* **Information supplied**:
-=-=-
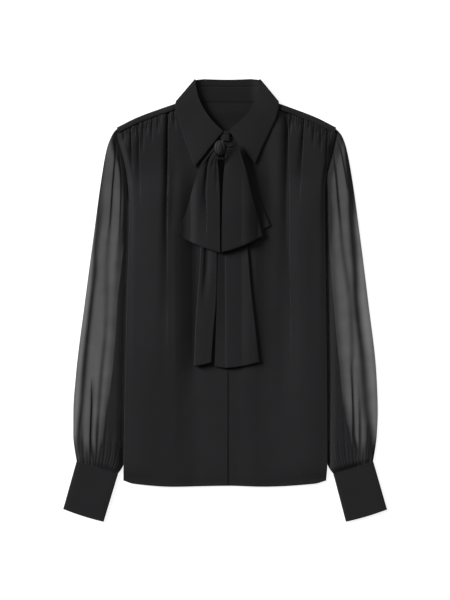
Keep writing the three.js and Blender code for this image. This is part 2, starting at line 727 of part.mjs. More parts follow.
const SLEEVE_ROWS = [0, 0.025, 0.06, 0.11, 0.17, 0.25, 0.35, 0.48, 0.6, 0.7, 0.79, 0.86, 0.92, 0.965, 1];
const SLEEVE_TOP_COLUMNS = 24;
const SLEEVE_UNDER_SHARES = [1, 0.75, 0.5, 0.34, 0.24, 0.16, 0.08, 0];

function sleevePlan(key) {
  const towards = key === 'right' ? -1 : 1;
  const outer = through(SLEEVE_OUTER, 'y', key);
  const inner = through(SLEEVE_INNER, 'y', key);
  const side = key === 'right' ? sideRight : sideLeft;
  const slantTop = UNDERARM_Y - SLEEVE_HEAD_Y;
  return (across, down) => {
    const outerY = mix(SLEEVE_HEAD_Y, CUFF_TOP_Y, down);
    const innerY = outerY + mix(SLEEVE_CUFF_SLANT, slantTop, (1 - down) ** 2.5);
    const x = mix(outer(outerY), inner(innerY), across);
    const y = mix(outerY, innerY, across);
    const mouthY = mix(SLEEVE_HEAD_Y, UNDERARM_Y, across);
    const straightX = mix(outer(SLEEVE_HEAD_Y), inner(UNDERARM_Y), across);
    const mouthX = side(mouthY) + towards * SLEEVE_CLEARANCE;
    return [x + (mouthX - straightX) * (1 - down) ** 2, y];
  };
}

function sleeveHeight(x, y, across, down, key) {
  const side = key === 'right' ? sideRight : sideLeft;
  const outer = through(SLEEVE_OUTER, 'y', key);
  const clear = Math.abs(x) - Math.abs(side(y));
  const inward = Math.abs(outer(y)) - Math.abs(x);
  const puff = SLEEVE_PUFF * ease(0, 16, clear) * ease(-2, 12, inward);
  const cuffRidge = CUFF_RIDGE * ease(0.7, 1, down);
  const cuffTroughs = CUFF_GATHERS.reduce((sum, fold) => {
    const share = (1 - down) / fold.reach;
    const trough = bump(across - fold.across, CUFF_GATHER_HALF);
    return sum + fold.depth * trough * (1 - ease(0.2, 1, share));
  }, 0);
  const longFolds = SLEEVE_FOLDS.reduce((sum, fold) => {
    const middle = (fold.from + fold.to) / 2;
    const half = (fold.to - fold.from) / 2;
    const along = 1 - ease(0.6, 1, Math.abs(down - middle) / half);
    return sum + fold.depth * bump(across - fold.across, fold.width) * along;
  }, 0);
  const form = (puff + cuffRidge - cuffTroughs - longFolds) * ease(0, 8, clear) * ease(0, 6, inward);
  return SLEEVE_EDGE_HEIGHT + Math.max(0, form);
}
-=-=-
* **Task brief**:
Extract the full listing and reproduce each line exactly.

* **Final result**:
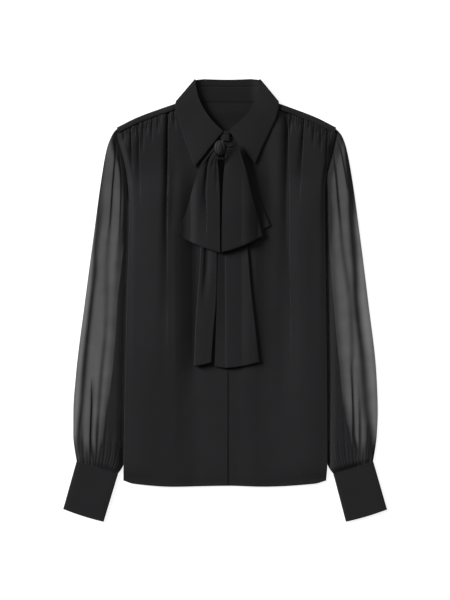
Keep writing the three.js and Blender code for this image. This is part 2, starting at line 727 of part.mjs. More parts follow.
const SLEEVE_ROWS = [0, 0.025, 0.06, 0.11, 0.17, 0.25, 0.35, 0.48, 0.6, 0.7, 0.79, 0.86, 0.92, 0.965, 1];
const SLEEVE_TOP_COLUMNS = 24;
const SLEEVE_UNDER_SHARES = [1, 0.75, 0.5, 0.34, 0.24, 0.16, 0.08, 0];

function sleevePlan(key) {
  const towards = key === 'right' ? -1 : 1;
  const outer = through(SLEEVE_OUTER, 'y', key);
  const inner = through(SLEEVE_INNER, 'y', key);
  const side = key === 'right' ? sideRight : sideLeft;
  const slantTop = UNDERARM_Y - SLEEVE_HEAD_Y;
  return (across, down) => {
    const outerY = mix(SLEEVE_HEAD_Y, CUFF_TOP_Y, down);
    const innerY = outerY + mix(SLEEVE_CUFF_SLANT, slantTop, (1 - down) ** 2.5);
    const x = mix(outer(outerY), inner(innerY), across);
    const y = mix(outerY, innerY, across);
    const mouthY = mix(SLEEVE_HEAD_Y, UNDERARM_Y, across);
    const straightX = mix(outer(SLEEVE_HEAD_Y), inner(UNDERARM_Y), across);
    const mouthX = side(mouthY) + towards * SLEEVE_CLEARANCE;
    return [x + (mouthX - straightX) * (1 - down) ** 2, y];
  };
}

function sleeveHeight(x, y, across, down, key) {
  const side = key === 'right' ? sideRight : sideLeft;
  const outer = through(SLEEVE_OUTER, 'y', key);
  const clear = Math.abs(x) - Math.abs(side(y));
  const inward = Math.abs(outer(y)) - Math.abs(x);
  const puff = SLEEVE_PUFF * ease(0, 16, clear) * ease(-2, 12, inward);
  const cuffRidge = CUFF_RIDGE * ease(0.7, 1, down);
  const cuffTroughs = CUFF_GATHERS.reduce((sum, fold) => {
    const share = (1 - down) / fold.reach;
    const trough = bump(across - fold.across, CUFF_GATHER_HALF);
    return sum + fold.depth * trough * (1 - ease(0.2, 1, share));
  }, 0);
  const longFolds = SLEEVE_FOLDS.reduce((sum, fold) => {
    const middle = (fold.from + fold.to) / 2;
    const half = (fold.to - fold.from) / 2;
    const along = 1 - ease(0.6, 1, Math.abs(down - middle) / half);
    return sum + fold.depth * bump(across - fold.across, fold.width) * along;
  }, 0);
  const form = (puff + cuffRidge - cuffTroughs - longFolds) * ease(0, 8, clear) * ease(0, 6, inward);
  return SLEEVE_EDGE_HEIGHT + Math.max(0, form);
}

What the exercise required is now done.